Представление о неуместности личного счастья в нынешней жизни характерно и для христианства. Константин Леонтьев рассказывает об истории, наделавшей в свое время много шума в Петербурге.

«Недавно в наш Оптинский скит поступили послушниками двое молодых людей из лучшего нашего дворянства: Шаховский и Чернов. Они двоюродные братья. Оба женаты; супруги их молоды и красивы; средства их настолько хороши, что г-жа Шаховская в своем воронежском имении устроила на свой счет женскую общину, в которой, как слышно, и будет сама назначена настоятельницей.

И мужей, и жен одели здесь, в Оптиной, в монашеское платье, и обе молодые дамы уехали в Воронеж, а мужья остались в скиту.

В последний раз уже облеченным в подрясники им позволили сходить в гостиницу проститься с мужьями, братьями, и прощание это, как говорят, было до того трогательно, что старый монах-гостинник, человек торговый и вовсе не особенно чувствительный, плакал, глядя на них, и восклицал:

– Господи! Да что же это вы делаете! Да как же вы это такие молодые расстаетесь! Да разве это так можно! Боже мой!

Жили обе молодые четы между собою в полном согласии, и, когда одна приезжая дама спросила у г-жи Шаховской, что побудило их решиться на такой геройский шаг, она отвечала:

Мы были слишком счастливы

Итак, к чему же стремиться человеку, если перспектива счастья сомнительна? Христос говорит: «Придите ко Мне все труждающиеся и обремененные, и Я успокою вас; возьмите иго Мое на себя и научитесь от Меня, ибо Я кроток и смирен сердцем, и найдете покой душам вашим; ибо иго Мое благо, и бремя Мое легко».

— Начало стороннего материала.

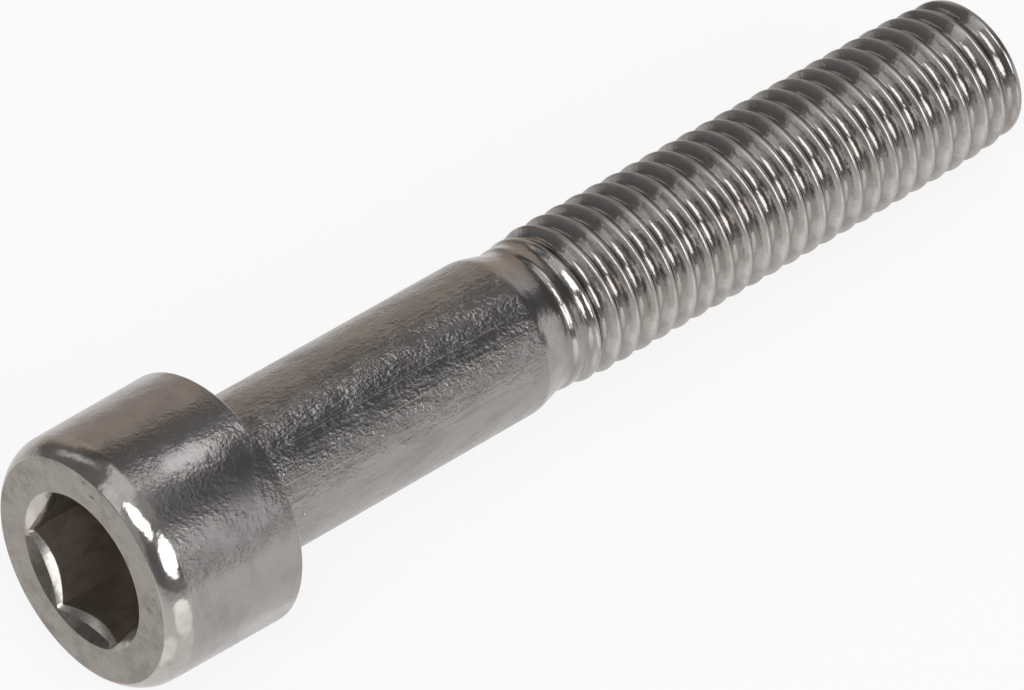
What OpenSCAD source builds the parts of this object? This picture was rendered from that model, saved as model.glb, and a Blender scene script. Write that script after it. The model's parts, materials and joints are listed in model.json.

Бремя служения Христу парадоксальным образом облегчает, а не отягощает человеческое существование в мире, наполненном страданием и смертью. Убегать от зла оказывается тяжелее, чем вступить с ним в бой. Пассажир спортивного мотоцикла испытывает более сильный страх скорости, чем водитель, хотя, казалось бы, пассажир ни за что не отвечает. Мальчишки бегут на фронт потому, что в тылу гораздо страшнее, хотя и безопаснее. Аскетический опыт говорит о самом эффективном способе бороться с ленью – нужно всего лишь усложнить себе задачу. Это может показаться парадоксальным, но в монастыре с более строгим уставом легче подвизаться. «Лишения и тяготы военной службы» оказываются «игом», несравненно более «приятным», и бременем гораздо более «легким», нежели гражданское существование, не связанное никакими обетами. Возможно, это понимали братья Шаховский и Чернов, упоминаемые Леонтьевым.

Достаточно однажды увидеть иллюзорность счастья «в сей временной жизни», для того чтобы прошла нерешительность и дерзость, а на их месте возросла великая добродетель – та самая, которой не хватило до совершенства евангельскому богатому юноше, отошедшему от Христа опечаленным. Как, должно быть, завидовал он рыбаку Петру, не оглядывающемуся на призраки счастья, имевшему дерзновение «отвергнуться себя, взять крест свой и идти» вслед за Царем Израилевым в Царство Небесное. Идти транзитом – через смерть и воскресение.